Problem statement |
Starting at the line that contains "Reconstruct the object", reproduce each line exactly up to and including the line that contains "wasm.setup();". Reproduce nothing else.

Material for the task |
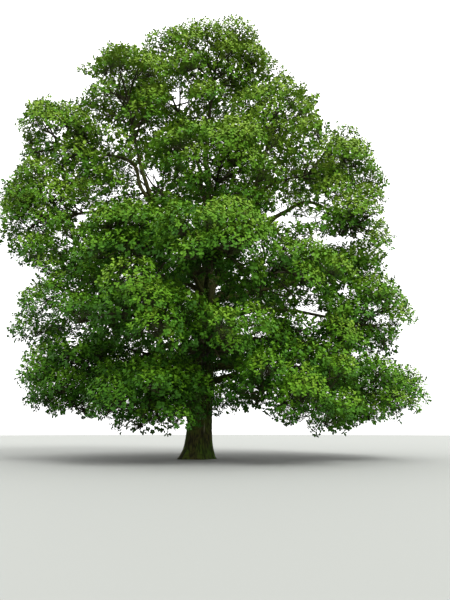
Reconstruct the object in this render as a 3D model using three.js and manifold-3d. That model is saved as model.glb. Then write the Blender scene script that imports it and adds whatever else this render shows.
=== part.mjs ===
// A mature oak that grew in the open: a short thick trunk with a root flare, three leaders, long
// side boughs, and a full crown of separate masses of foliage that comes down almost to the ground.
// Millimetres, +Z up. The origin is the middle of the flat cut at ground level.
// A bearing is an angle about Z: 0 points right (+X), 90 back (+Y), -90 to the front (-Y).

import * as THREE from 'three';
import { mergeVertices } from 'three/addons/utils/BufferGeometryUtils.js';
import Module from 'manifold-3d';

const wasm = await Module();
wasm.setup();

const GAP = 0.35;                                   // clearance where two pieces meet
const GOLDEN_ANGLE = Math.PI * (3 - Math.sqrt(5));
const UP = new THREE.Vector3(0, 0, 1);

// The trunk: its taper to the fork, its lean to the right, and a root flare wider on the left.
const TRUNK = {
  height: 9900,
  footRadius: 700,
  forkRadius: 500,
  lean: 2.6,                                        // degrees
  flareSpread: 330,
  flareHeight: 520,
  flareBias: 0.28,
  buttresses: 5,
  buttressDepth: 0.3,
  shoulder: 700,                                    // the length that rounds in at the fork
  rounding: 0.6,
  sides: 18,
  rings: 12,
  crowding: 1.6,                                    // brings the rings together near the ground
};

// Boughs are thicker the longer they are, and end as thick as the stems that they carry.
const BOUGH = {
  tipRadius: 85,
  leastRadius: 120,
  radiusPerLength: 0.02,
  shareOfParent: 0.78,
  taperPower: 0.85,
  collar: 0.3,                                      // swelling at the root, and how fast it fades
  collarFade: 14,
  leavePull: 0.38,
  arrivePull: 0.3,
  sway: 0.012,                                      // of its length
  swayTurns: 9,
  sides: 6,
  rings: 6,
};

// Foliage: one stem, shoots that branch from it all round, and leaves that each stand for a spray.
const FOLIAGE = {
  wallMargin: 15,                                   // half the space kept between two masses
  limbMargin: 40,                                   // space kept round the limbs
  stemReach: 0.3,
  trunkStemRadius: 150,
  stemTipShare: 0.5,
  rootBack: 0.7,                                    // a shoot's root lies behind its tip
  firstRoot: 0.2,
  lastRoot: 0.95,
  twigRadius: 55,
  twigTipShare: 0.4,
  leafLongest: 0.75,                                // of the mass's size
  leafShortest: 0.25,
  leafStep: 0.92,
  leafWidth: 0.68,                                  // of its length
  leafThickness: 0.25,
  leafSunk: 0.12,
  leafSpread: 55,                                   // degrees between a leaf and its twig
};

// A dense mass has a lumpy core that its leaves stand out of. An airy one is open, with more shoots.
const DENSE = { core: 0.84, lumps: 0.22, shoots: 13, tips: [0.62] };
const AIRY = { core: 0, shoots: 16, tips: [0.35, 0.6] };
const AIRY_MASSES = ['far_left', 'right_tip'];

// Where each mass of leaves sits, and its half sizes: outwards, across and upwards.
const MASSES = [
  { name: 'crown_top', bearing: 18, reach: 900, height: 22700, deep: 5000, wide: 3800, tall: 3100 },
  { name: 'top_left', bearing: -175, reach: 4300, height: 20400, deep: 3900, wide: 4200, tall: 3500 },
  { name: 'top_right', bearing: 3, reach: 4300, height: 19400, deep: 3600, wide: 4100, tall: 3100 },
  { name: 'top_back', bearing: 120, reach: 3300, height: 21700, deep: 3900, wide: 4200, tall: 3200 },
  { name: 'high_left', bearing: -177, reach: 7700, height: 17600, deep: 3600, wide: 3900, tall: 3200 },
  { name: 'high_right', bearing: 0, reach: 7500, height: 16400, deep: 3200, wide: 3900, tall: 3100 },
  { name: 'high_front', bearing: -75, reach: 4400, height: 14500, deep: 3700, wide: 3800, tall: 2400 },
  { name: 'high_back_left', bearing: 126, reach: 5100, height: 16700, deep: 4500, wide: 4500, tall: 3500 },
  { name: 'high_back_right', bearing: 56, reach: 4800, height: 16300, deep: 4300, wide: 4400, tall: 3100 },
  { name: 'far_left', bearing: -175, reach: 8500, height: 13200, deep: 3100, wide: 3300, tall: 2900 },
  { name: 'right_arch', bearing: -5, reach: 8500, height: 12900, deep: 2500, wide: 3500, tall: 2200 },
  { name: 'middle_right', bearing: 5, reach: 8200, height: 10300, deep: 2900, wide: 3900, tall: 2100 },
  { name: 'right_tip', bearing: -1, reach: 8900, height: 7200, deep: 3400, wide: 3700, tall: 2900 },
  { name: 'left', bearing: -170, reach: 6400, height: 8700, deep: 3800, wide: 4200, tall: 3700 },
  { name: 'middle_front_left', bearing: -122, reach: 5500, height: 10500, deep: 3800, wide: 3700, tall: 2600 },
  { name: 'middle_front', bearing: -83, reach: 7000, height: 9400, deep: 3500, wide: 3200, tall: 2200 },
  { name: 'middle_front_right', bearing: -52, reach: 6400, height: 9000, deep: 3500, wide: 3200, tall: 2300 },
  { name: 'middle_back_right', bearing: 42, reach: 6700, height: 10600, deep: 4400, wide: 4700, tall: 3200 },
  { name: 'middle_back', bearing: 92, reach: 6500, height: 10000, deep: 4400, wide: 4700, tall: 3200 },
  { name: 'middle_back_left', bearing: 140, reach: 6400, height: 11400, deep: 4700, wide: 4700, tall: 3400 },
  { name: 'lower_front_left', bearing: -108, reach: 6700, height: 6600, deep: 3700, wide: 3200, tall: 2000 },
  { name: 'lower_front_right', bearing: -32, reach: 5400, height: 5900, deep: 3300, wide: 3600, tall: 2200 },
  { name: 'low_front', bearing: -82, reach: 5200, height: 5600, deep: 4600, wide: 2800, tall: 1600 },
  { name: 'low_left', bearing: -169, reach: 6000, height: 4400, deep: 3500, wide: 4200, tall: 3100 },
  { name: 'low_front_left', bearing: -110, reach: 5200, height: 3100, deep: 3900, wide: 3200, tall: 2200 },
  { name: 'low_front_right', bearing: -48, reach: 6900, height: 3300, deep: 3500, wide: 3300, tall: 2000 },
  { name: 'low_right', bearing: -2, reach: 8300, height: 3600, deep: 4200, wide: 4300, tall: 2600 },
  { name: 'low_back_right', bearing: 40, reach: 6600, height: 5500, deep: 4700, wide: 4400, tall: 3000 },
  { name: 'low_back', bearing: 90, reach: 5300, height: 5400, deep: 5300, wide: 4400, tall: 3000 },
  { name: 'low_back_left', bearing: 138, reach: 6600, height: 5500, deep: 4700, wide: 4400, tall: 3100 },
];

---

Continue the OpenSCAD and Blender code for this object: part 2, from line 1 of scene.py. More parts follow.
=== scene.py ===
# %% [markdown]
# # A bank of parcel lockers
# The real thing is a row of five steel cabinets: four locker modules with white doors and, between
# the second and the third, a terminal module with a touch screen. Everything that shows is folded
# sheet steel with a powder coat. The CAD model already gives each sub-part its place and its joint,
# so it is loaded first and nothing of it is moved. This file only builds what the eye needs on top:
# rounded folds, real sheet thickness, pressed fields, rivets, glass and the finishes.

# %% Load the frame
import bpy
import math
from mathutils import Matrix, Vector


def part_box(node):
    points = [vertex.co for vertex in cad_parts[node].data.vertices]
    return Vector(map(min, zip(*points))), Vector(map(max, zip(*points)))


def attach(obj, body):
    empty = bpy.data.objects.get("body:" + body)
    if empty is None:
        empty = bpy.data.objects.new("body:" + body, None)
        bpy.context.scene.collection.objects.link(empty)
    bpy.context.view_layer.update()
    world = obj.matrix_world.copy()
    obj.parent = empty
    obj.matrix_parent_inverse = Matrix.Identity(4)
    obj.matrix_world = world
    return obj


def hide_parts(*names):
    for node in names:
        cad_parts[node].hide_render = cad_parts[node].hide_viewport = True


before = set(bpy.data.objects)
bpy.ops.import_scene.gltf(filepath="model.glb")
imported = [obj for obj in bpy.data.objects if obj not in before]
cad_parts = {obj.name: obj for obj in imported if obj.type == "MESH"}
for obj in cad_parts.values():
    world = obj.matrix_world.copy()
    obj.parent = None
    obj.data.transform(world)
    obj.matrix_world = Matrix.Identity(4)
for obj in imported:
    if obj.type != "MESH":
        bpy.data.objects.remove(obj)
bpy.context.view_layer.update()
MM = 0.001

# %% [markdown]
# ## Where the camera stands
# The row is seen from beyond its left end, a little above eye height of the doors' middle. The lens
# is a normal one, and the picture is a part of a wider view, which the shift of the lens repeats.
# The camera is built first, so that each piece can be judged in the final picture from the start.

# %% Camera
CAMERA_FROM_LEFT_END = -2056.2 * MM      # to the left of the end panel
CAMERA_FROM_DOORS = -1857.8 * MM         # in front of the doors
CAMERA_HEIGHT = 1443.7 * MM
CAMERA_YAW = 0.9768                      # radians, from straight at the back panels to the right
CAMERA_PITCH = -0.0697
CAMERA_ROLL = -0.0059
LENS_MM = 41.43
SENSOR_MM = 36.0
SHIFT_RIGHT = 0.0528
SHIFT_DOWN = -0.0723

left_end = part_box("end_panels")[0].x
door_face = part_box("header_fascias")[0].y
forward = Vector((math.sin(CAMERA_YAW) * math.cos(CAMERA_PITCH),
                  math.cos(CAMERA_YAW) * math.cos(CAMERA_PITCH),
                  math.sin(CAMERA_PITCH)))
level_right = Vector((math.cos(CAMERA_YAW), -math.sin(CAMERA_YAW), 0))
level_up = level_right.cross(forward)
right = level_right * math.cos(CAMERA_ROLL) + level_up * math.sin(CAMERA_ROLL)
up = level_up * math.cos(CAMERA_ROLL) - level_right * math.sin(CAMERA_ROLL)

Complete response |
Reconstruct the object in this render as a 3D model using three.js and manifold-3d. That model is saved as model.glb. Then write the Blender scene script that imports it and adds whatever else this render shows.
=== part.mjs ===
// A mature oak that grew in the open: a short thick trunk with a root flare, three leaders, long
// side boughs, and a full crown of separate masses of foliage that comes down almost to the ground.
// Millimetres, +Z up. The origin is the middle of the flat cut at ground level.
// A bearing is an angle about Z: 0 points right (+X), 90 back (+Y), -90 to the front (-Y).

import * as THREE from 'three';
import { mergeVertices } from 'three/addons/utils/BufferGeometryUtils.js';
import Module from 'manifold-3d';

const wasm = await Module();
wasm.setup();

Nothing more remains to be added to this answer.